4.2.4 Point Locations
The
inclusion target
might be a location set that represents a point. In this case the
set of
included items
is
empty.
4.2.5 Element, Comment, and Processing Instruction Information Items
The
inclusion target
might be an element node, a comment node, or a processing instruction
node, respectively representing an
element
information item
, a
comment information
item
, or a
processing instruction information
item
. In this case the set of
top-level included items
consists of the information item corresponding to the element, comment, or
processing instruction node in the
acquired
infoset
4.2.6 Attribute and Namespace Declaration Information Items
It is a
fatal error
for the
inclusion target
to be an
attribute node or a namespace node.
4.2.7 Inclusion Loops
When recursively processing an
xi:include
element, it is a
fatal error
to process
another
xi:include
element with an
include location
and
xpointer
attribute value that have already been processed in the
inclusion chain.
In other words, the following are all legal:
An
xi:include
element
may
reference the document
containing the include element, when
parse="text"
An
xi:include
element
may
identify a different
part of the same local resource (same
href
different
xpointer
).
Two non-nested
xi:include
elements
may
identify a resource which
itself contains an
xi:include
element.
The following are illegal:
An
xi:include
element pointing to itself or any
ancestor thereof, when
parse="xml"
An
xi:include
element pointing to any include
element or ancestor thereof which has already been processed
at a higher level.
4.3 Included Items when
parse="text"
When
parse="text"
, the
include
location
is dereferenced and the resource is fetched
and transformed to a set of character information items.

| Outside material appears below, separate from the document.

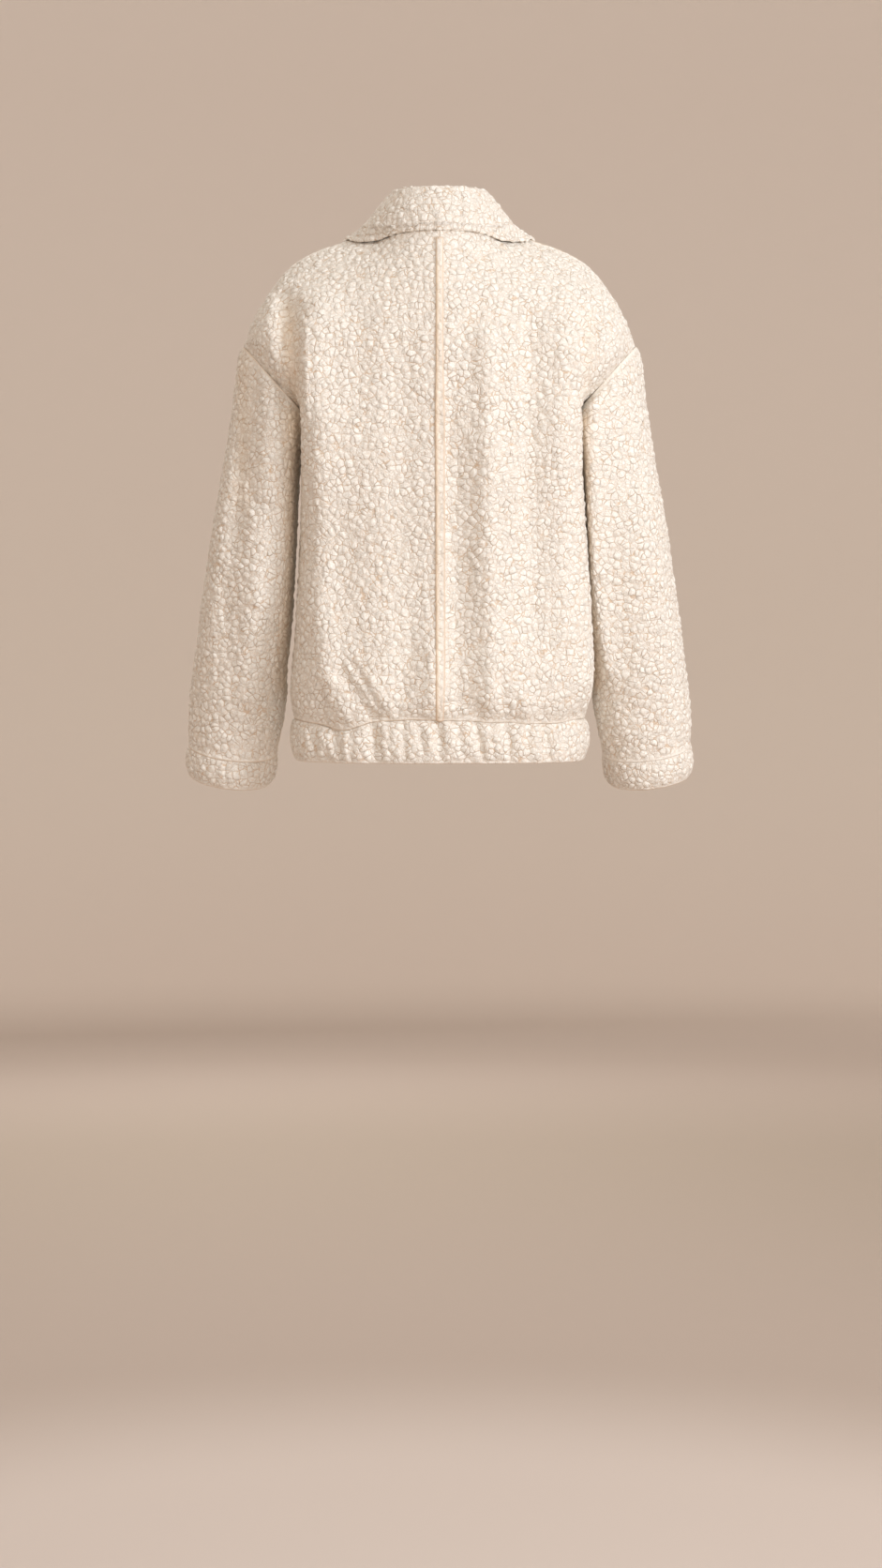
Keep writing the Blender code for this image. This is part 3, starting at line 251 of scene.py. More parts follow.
def curlNodes(tree, place):
    # the net of curls, used alike for the shape of the pile and for its colour
    moved = place
    for size, reach in (boucle["wander"], boucle["kink"]):
        bend = addNode(tree, "ShaderNodeTexNoise", inputs={"Scale": 1 / size, "Detail": 1.0},
                       links={"Vector": place})
        shift = addNode(tree, "ShaderNodeVectorMath", {"operation": "MULTIPLY_ADD"},
                        links={0: bend.outputs["Color"], 2: moved})
        shift.inputs[1].default_value = (reach, reach, reach)
        moved = shift.outputs[0]
    soft = {"interpolation_type": "SMOOTHSTEP"}
    edges = {"feature": "DISTANCE_TO_EDGE"}
    return wire(tree, {"moved": shift}, (
        ("net", "ShaderNodeTexVoronoi", edges, {"Scale": 1 / boucle["curl"]}, {"Vector": "moved"}),
        ("fine", "ShaderNodeTexVoronoi", edges, {"Scale": 1 / boucle["small"]}, {"Vector": "moved"}),
        ("cell", "ShaderNodeTexVoronoi", {"feature": "F1"}, {"Scale": 1 / boucle["curl"]}, {"Vector": "moved"}),
        ("chance", "ShaderNodeSeparateXYZ", {}, {}, {0: "cell 1"}),
        ("patch", "ShaderNodeTexNoise", {}, {"Scale": 1 / boucle["patch"], "Detail": 2.0}, {"Vector": "moved"}),
        ("rank", "ShaderNodeMapRange", soft, {"To Min": 0.5, "To Max": 1.0}, {"Value": "chance"}),
        ("flat", "ShaderNodeMapRange", soft,
         {"From Min": 0.30, "From Max": 0.64, "To Min": 1.0, "To Max": 0.0}, {"Value": "cell"}),
        ("plateau", "ShaderNodeMath", {"operation": "MULTIPLY"}, {}, {0: "flat", 1: "rank"}),
        ("low", "ShaderNodeMapRange", soft,
         {"From Min": 0.05, "From Max": 0.34, "To Min": 1.0, "To Max": 0.0}, {"Value": "cell"}),
        ("lowRank", "ShaderNodeMapRange", soft,
         {"From Min": 0.3, "From Max": 0.9, "To Min": 0.0, "To Max": 0.45}, {"Value": "chance 1"}),
        ("middle", "ShaderNodeMath", {"operation": "MULTIPLY"}, {}, {0: "low", 1: "lowRank"}),
        ("ring", "ShaderNodeMath", {"operation": "SUBTRACT"}, {}, {0: "plateau", 1: "middle"}),
        ("groove", "ShaderNodeMapRange", soft, {"From Max": 0.10, "To Min": -0.6, "To Max": 0.0}, {"Value": "net"}),
        ("curl", "ShaderNodeMath", {"operation": "ADD"}, {}, {0: "ring", 1: "groove"}),
        ("large", "ShaderNodeMapRange", soft,
         {"From Min": 0.36, "From Max": 0.60, "To Min": 0.6, "To Max": 1.0}, {"Value": "patch"}),
        ("largePart", "ShaderNodeMath", {"operation": "MULTIPLY"}, {}, {0: "curl", 1: "large"}),
        ("top", "ShaderNodeMapRange", soft, {"From Max": 0.16, "To Max": 0.35}, {"Value": "fine"}),
        ("little", "ShaderNodeMapRange", soft,
         {"From Min": 0.42, "From Max": 0.60, "To Min": 1.0, "To Max": 0.2}, {"Value": "patch"}),
        ("littlePart", "ShaderNodeMath", {"operation": "MULTIPLY"}, {}, {0: "top", 1: "little"}),
        ("height", "ShaderNodeMath", {"operation": "ADD"}, {}, {0: "largePart", 1: "littlePart"}),
        ("swell", "ShaderNodeMapRange", soft,
         {"From Min": 0.08, "From Max": 0.72, "To Min": 1.0, "To Max": 0.0}, {"Value": "cell"}),
        ("dome", "ShaderNodeMath", {"operation": "MULTIPLY"}, {}, {0: "swell", 1: "rank"}),
        ("wind", "ShaderNodeTexNoise", {}, {"Scale": 1 / boucle["loop"], "Detail": 1.0}, {"Vector": "moved"}),
        ("turns", "ShaderNodeMath", {"operation": "MULTIPLY"}, {1: boucle["loopTurns"]}, {0: "wind"}),
        ("turn", "ShaderNodeMath", {"operation": "PINGPONG"}, {1: 0.5}, {0: "turns"}),
        ("loop", "ShaderNodeMapRange", soft, {"From Max": 0.13, "To Min": 1.0, "To Max": 0.0}, {"Value": "turn"}),
        ("loopDip", "ShaderNodeMath", {"operation": "MULTIPLY"}, {1: boucle["loopDip"]}, {0: "loop"}),
        ("relief", "ShaderNodeMath", {"operation": "SUBTRACT"}, {}, {0: "height", 1: "loopDip"}),
    ))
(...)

This
feature facilitates the inclusion of working XML examples, as
well as other text-based formats.
Resources that are unavailable for any reason (for example
the resource doesn't exist, connection difficulties or security
restrictions prevent it from being fetched, the URI scheme isn't
a fetchable one, or the resource is in an unsupported encoding) result in a
resource error
The encoding of such a resource is determined by:
external encoding information, if available, otherwise
if the media type of the resource indicates,
according to XML Media Types
[IETF RFC 3023]
, that the
resource is XML, for example
text/xml
or
application/xml
or matches
text/*+xml
or
application/*+xml
, then the
encoding is determined as specified in
[XML 1.0]
or
[XML 1.1]
section 4.3.3, as appropriate, otherwise
the value of the
encoding
attribute if one
exists, otherwise
UTF-8.
Byte sequences outside the range allowed by the encoding are a
fatal error
. Characters that are not
permitted in XML documents also are a
fatal error
Each character obtained from the transformation of the resource is
represented in the
top-level
included items
as a
character
information item
with the
character code
set to the
character code in ISO 10646 encoding, and
the
element content whitespace
set
to false.
When the first character is U+FEFF and is interpreted as a
Byte-Order Mark, it should be discarded. It is interpreted as a BOM in UTF-8,
UTF-16, and UTF-32 encodings; it is not interpreted as a BOM in the UTF-16LE,
UTF-16BE, UTF-32LE, and UTF-32BE encodings.
The
[Character Model]
discusses normalization of included text.
4.4 Fallback Behavior
XInclude processors
must
perform
fallback behavior in the event of a
resource error
, as follows:
If the
children
of the
xi:include
element information item in the
source infoset
contain
exactly one
xi:fallback
element, the
top-level included items
consist of the information items corresponding to the result of performing
XInclude processing on the
children
of the
xi:fallback
element. It is a
fatal error
if there is zero or more than
one
xi:fallback
element.
Note:
Fallback content is not dependent on the value of the
parse
attribute. The
xi:fallback
element can contain markup even when
parse="text"
Likewise, it can contain a simple string when
parse="xml"
4.5 Creating the Result Infoset
The result infoset is a copy of the source infoset,
with each
xi:include
element processed as follows:
The information item for the
xi:include
element is
found. [
Definition
: The
parent
property of this item
refers to an information item called the
include parent
.]
The
children
property of the
include parent
is modified by replacing the
xi:include
element
information item with the
top-level
included items
. The
parent
property of each included item is set to the
include parent
It is a fatal error to attempt to replace an
xi:include
element appearing as the document (top-level) element in the source
infoset with something other than a list of zero or more comments,
zero or more processing instructions, and one element.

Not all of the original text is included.